• Given request:
Copy exactly the lines from the start of the data below through the one that carries "the Z axis.", and only those.

• Data provided:
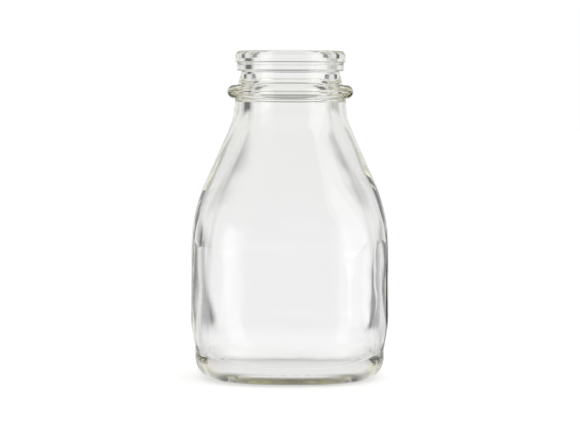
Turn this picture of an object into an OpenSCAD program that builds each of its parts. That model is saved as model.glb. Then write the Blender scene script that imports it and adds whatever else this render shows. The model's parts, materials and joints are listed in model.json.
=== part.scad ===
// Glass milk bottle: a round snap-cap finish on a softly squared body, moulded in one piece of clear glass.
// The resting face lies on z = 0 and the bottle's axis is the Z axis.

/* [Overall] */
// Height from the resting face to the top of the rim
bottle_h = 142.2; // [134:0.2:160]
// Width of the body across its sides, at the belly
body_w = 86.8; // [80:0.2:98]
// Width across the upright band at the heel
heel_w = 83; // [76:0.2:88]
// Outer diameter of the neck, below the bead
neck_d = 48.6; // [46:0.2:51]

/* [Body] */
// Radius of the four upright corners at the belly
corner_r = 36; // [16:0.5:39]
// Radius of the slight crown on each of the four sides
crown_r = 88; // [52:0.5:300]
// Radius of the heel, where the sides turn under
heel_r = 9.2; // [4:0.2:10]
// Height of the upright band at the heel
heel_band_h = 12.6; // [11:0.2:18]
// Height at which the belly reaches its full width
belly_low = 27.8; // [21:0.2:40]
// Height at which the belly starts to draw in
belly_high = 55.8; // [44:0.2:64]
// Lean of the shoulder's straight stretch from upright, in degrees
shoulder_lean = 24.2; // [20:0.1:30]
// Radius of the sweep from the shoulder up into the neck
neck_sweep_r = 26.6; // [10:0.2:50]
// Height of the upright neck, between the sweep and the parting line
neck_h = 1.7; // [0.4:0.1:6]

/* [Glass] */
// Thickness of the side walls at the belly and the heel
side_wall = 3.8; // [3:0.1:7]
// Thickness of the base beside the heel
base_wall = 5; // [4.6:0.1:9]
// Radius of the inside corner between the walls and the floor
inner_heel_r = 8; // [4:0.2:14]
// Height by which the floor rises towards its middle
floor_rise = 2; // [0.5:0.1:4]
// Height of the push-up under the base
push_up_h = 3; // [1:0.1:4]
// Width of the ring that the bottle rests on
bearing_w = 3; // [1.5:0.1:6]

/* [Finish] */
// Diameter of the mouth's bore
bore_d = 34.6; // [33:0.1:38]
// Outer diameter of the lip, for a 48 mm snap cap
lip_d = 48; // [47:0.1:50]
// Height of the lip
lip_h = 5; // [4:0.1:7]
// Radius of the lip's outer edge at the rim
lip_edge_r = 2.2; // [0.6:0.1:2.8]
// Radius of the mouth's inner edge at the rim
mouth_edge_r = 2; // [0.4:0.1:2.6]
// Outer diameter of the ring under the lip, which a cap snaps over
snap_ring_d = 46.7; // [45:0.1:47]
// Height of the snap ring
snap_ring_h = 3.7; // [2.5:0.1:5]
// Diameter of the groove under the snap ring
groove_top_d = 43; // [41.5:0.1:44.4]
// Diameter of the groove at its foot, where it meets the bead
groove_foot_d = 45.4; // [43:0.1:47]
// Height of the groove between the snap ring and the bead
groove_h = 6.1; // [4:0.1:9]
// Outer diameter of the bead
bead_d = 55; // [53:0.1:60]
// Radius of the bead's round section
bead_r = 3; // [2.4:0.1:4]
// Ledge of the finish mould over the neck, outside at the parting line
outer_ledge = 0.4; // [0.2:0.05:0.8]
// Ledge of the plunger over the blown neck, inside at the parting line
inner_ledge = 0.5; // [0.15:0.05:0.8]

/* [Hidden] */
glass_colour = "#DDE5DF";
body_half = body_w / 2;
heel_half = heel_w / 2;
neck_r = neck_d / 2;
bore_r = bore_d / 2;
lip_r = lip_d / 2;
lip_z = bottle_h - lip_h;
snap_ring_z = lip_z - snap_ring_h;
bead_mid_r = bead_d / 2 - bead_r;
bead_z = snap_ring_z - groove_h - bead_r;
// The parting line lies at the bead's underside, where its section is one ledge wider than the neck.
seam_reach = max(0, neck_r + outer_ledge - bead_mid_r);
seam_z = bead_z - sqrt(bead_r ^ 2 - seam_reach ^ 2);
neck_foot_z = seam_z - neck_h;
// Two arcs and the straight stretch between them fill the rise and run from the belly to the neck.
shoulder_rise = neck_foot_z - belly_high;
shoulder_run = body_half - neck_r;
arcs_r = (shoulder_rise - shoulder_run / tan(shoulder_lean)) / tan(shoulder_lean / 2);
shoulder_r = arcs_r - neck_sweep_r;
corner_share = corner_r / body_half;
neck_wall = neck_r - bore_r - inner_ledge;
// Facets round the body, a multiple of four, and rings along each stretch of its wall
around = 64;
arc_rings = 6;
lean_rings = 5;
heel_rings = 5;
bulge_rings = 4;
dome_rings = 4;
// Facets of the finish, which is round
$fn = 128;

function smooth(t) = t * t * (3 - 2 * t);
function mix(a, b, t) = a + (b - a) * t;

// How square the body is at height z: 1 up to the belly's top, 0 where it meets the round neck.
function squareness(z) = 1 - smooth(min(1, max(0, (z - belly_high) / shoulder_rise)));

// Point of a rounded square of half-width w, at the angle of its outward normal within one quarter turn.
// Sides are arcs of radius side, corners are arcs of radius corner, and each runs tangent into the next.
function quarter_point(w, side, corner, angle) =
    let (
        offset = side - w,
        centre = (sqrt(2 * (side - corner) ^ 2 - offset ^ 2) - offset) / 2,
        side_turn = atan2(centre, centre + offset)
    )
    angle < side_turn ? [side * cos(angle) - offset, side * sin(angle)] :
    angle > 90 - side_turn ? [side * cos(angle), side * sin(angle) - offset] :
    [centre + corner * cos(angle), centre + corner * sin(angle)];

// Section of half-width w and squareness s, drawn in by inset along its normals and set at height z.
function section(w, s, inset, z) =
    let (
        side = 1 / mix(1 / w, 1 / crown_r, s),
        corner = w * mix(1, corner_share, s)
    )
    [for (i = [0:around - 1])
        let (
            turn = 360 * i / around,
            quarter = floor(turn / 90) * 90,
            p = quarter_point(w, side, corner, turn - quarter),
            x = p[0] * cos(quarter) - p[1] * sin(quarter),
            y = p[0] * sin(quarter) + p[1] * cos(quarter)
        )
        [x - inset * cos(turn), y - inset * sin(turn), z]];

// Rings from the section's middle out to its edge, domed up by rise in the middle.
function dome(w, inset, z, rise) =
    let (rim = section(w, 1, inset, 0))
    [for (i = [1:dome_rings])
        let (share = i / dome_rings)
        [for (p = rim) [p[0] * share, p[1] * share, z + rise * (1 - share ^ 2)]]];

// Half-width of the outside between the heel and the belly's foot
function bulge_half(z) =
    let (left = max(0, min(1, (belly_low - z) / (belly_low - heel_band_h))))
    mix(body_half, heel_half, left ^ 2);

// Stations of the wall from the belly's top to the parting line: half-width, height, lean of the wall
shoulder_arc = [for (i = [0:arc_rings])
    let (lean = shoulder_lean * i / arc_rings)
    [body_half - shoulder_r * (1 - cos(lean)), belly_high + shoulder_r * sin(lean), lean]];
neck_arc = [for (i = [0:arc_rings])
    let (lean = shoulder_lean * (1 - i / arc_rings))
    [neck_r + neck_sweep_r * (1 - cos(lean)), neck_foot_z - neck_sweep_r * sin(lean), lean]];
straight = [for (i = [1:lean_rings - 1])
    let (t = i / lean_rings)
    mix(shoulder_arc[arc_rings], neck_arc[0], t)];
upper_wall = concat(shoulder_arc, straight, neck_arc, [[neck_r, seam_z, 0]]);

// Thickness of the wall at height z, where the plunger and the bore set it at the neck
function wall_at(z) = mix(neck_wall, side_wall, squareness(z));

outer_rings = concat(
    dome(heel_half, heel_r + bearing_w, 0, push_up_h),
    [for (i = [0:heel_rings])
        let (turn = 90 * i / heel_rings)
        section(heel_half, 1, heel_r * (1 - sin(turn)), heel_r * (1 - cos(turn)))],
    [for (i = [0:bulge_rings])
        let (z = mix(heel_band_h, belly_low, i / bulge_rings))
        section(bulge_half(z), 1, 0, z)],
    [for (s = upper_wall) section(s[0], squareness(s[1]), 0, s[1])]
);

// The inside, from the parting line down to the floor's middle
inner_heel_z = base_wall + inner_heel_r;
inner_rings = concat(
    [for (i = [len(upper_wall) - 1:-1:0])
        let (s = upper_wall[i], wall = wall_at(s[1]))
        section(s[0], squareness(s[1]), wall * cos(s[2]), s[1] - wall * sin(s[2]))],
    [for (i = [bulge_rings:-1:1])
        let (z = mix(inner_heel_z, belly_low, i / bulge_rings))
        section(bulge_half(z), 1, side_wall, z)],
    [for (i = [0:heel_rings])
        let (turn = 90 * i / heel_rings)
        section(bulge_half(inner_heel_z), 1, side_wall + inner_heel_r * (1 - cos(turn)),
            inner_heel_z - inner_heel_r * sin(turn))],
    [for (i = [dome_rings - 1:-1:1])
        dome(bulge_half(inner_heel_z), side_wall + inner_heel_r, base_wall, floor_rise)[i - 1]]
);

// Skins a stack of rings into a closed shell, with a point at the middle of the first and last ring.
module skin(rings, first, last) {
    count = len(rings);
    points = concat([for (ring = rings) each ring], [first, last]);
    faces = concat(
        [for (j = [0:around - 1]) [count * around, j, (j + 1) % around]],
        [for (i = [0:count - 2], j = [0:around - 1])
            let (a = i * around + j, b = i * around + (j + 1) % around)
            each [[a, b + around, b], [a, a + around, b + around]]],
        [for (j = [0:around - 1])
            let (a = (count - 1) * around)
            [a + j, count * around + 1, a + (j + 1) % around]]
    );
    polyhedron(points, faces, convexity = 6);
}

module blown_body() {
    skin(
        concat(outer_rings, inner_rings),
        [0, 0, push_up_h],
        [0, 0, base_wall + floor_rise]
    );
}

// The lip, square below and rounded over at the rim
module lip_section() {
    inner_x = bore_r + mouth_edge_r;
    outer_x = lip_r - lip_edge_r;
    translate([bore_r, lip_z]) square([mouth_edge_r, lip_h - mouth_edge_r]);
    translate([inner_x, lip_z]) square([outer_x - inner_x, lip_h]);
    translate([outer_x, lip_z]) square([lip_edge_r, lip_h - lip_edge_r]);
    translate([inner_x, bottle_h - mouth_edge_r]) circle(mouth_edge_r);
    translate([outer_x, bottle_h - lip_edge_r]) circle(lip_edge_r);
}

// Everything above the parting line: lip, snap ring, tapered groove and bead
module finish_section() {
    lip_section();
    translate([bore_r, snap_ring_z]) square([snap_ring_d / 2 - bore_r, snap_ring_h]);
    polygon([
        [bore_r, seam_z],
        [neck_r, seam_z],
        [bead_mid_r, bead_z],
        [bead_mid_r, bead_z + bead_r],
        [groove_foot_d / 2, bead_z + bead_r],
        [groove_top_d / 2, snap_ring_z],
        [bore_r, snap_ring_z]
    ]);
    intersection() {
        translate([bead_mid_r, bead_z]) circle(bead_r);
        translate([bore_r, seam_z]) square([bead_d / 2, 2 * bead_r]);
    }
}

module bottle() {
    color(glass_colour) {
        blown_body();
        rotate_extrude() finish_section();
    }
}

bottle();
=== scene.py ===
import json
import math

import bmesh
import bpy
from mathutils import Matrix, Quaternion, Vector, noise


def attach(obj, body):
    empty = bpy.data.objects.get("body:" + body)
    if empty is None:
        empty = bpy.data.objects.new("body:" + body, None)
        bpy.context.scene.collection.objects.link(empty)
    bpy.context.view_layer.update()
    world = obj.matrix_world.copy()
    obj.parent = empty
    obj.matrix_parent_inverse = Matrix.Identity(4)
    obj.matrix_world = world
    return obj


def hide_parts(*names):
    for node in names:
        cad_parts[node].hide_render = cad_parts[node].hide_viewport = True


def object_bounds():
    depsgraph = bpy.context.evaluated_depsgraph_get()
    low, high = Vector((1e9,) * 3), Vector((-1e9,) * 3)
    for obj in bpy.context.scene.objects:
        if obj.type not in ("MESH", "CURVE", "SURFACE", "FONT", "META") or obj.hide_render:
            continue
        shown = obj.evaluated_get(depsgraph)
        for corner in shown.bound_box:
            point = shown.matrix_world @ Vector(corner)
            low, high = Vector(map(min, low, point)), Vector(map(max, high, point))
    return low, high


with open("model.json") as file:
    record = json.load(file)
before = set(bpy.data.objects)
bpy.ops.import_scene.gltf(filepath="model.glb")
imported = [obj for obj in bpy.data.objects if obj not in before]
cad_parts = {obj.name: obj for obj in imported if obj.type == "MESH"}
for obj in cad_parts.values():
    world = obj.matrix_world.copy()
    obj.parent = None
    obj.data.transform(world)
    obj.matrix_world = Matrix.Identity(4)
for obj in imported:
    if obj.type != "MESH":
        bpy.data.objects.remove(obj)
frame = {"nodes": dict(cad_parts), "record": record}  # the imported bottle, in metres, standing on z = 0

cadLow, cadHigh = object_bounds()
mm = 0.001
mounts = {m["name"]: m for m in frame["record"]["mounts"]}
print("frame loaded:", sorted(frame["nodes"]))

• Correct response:
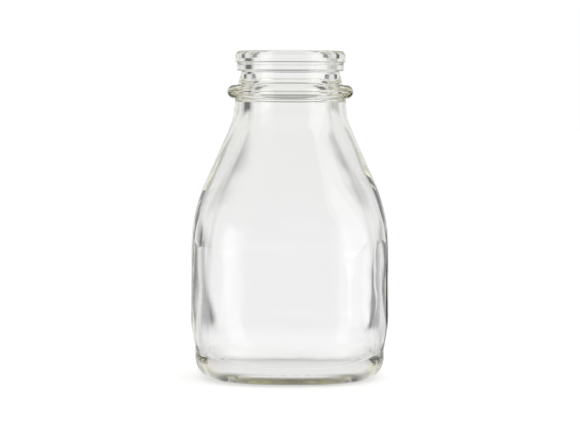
Turn this picture of an object into an OpenSCAD program that builds each of its parts. That model is saved as model.glb. Then write the Blender scene script that imports it and adds whatever else this render shows. The model's parts, materials and joints are listed in model.json.
=== part.scad ===
// Glass milk bottle: a round snap-cap finish on a softly squared body, moulded in one piece of clear glass.
// The resting face lies on z = 0 and the bottle's axis is the Z axis.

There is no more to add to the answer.